Cuando se queda solo, se sube al monte a orar. Yo había reflexionado muchas veces el texto: el significado de la multiplicación de los panes, el dar de comer, su cansancio y el acuerdo con los discípulos para irse al otro lado del lago, la oración prolongada en soledad toda la noche.

Un día descubrí la grandeza de ese despedirse él de la gente. Me paró en seco esta frase y todo lo que ella decía de la humanidad de Jesús. Ese detalle insignificante estaba lleno de contenido sobre su persona: despedirse. Me detuve en pensar cómo despediría a cada una de las mujeres (seguramente mayoría) con sus hijos. Cómo les tomaría las manos y pondría las suyas sobre sus hombros, las caricias a sus hijos, las palabras personales que diría a cada una mirándoles a los ojos… Despedirse es un gesto muy importante, es como el culmen de la comida ofrecida; después de saciar el cuerpo, saciar el alma.

Jesús era así porque oraba, se buscaba esos tiempos personales de soledad acompañada. Oraba y ese orar llenaba de Presencia todo su actuar. Oraba en la noche o en la mañana, muchas veces solo o como gesto de agradecido cuando sanaba ante los otros, y enseñaba a orar. No cuentan los evangelios que frecuentara mucho las sinagogas o el templo, pero sí repiten muchas veces que oraba. Por eso Jesús veía lo que otros no sabían ver.

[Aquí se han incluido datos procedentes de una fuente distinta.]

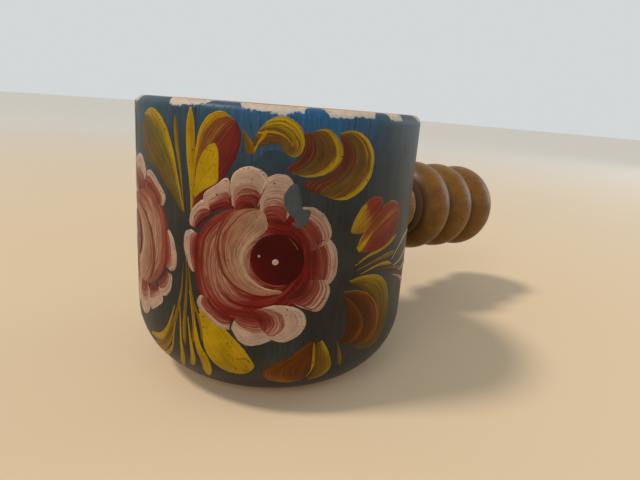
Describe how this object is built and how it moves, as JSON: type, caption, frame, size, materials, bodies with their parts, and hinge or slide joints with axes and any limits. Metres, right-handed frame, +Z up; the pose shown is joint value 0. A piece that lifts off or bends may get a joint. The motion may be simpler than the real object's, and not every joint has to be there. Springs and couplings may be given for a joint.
{
  "type": "screw nutcracker",
  "caption": "Turned wooden cup with a coarse wooden screw through its wall, driven by a beaded grip to crack a nut against the far wall; painted outside, bare rim.",
  "frame": {"origin": "centre of the flat face that the cup stands on", "axes": "+Z up the cup, +X the way the screw leaves the cup towards its grip"},
  "size_m": [0.1278, 0.066, 0.063],
  "materials": {
    "painted_cup": "satin oil paint, floral strokes, worn rim",
    "bare_wood": "bare cut thread, waxed",
    "varnished_grip": "gloss amber varnish",
    "dowel_wood": "bare"
  },
  "bodies": {
    "cup": {"cup": "painted_cup"},
    "carrier": {"dowel": "dowel_wood"},
    "screw": {"screw": "bare_wood", "grip": "varnished_grip"}
  },
  "joints": [
    {"name": "screw_travel", "type": "slide", "parent": "cup", "child": "carrier", "axis": [0.9963, 0, -0.0854], "range_m": [-0.014, 0.034]},
    {"name": "screw_turn", "type": "hinge", "parent": "carrier", "child": "screw", "pos_m": [0.02875, 0, 0.0364], "axis": [0.9963, 0, -0.0854], "range_deg": [-1009, 2449]}
  ],
  "couplings": [
    {"joint": "screw_turn", "follows": "screw_travel", "rad_per_m": 1256.6}
  ]
}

Para poder vivir desde esa profundidad, no hay que dejar sonar el despertador y empezar a contaminarnos por los ruidos, las malas noticias, las carreras para llegar a tiempo. Antes hay que situarse en mi yo más real. Saberme acompañada, dejar que Dios afine mis cuerdas que se desperezan sin tensión. Que Dios resuene en mi interior como un arpa, entonces saldrán los mejores sonidos, no perderé la paz en las prisas y veré como Jesús veía todo lo que le rodeaba. Entonces no solo gozaré de las flores, también oiré la savia recorriendo toda la planta y escucharé como respira. Entonces tendré tiempo hasta para la risa.